> **To do**: Check every line of the data below for the string "FreeCAD", and copy the ones that hold it.

> **Data**:

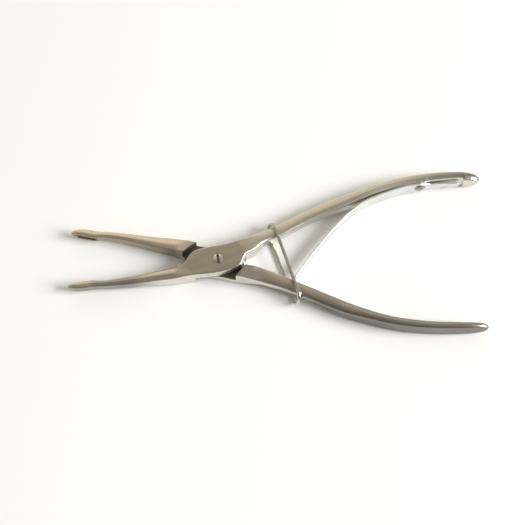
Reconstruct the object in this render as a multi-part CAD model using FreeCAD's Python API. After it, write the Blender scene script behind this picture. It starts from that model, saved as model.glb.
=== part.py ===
import FreeCAD, Part
import math
import os

from FreeCAD import Vector

# Spring-return pliers lying open on one side. The pivot axis is vertical, +X runs
# toward the handles and the jaws point along -X. Millimetres and degrees throughout.

# --- overall sizes -----------------------------------------------------------------
JAW_REACH = 64.6  # pivot to jaw tip
HANDLE_REACH = 113.0  # pivot to the far end of each handle, along X
FRONT_SPREAD = 39.3  # pivot line to the front handle's grip, along Y
BACK_SPREAD = 29.8  # the same on the back handle, which is bent less
OPEN_ANGLE = 20.5  # between the two jaws' meeting faces as drawn
JAW_TILT = 179.0  # heading of the line midway between the jaws

# --- joint -------------------------------------------------------------------------
JOINT_THICK = 8.8  # both lap plates together
JOINT_WIDTH = 12.4  # one lap plate across the pivot
LAP_GAP = 0.1  # running gap between the two lap plates
SWING_GAP = 0.45  # side gap between a lap plate and the other member
JAW_SHOULDER = 11.5  # pivot to the shoulder on the jaw side
JAW_SHOULDER_HEADING = 124.0
HANDLE_SHOULDER = 11.2  # pivot to the shoulder on the handle side
HANDLE_SHOULDER_HEADING = -45.0
PLATE_BEVEL = 0.7  # chamfer round the outer edges of the lap plates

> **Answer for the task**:
Reconstruct the object in this render as a multi-part CAD model using FreeCAD's Python API. After it, write the Blender scene script behind this picture. It starts from that model, saved as model.glb.
import FreeCAD, Part
from FreeCAD import Vector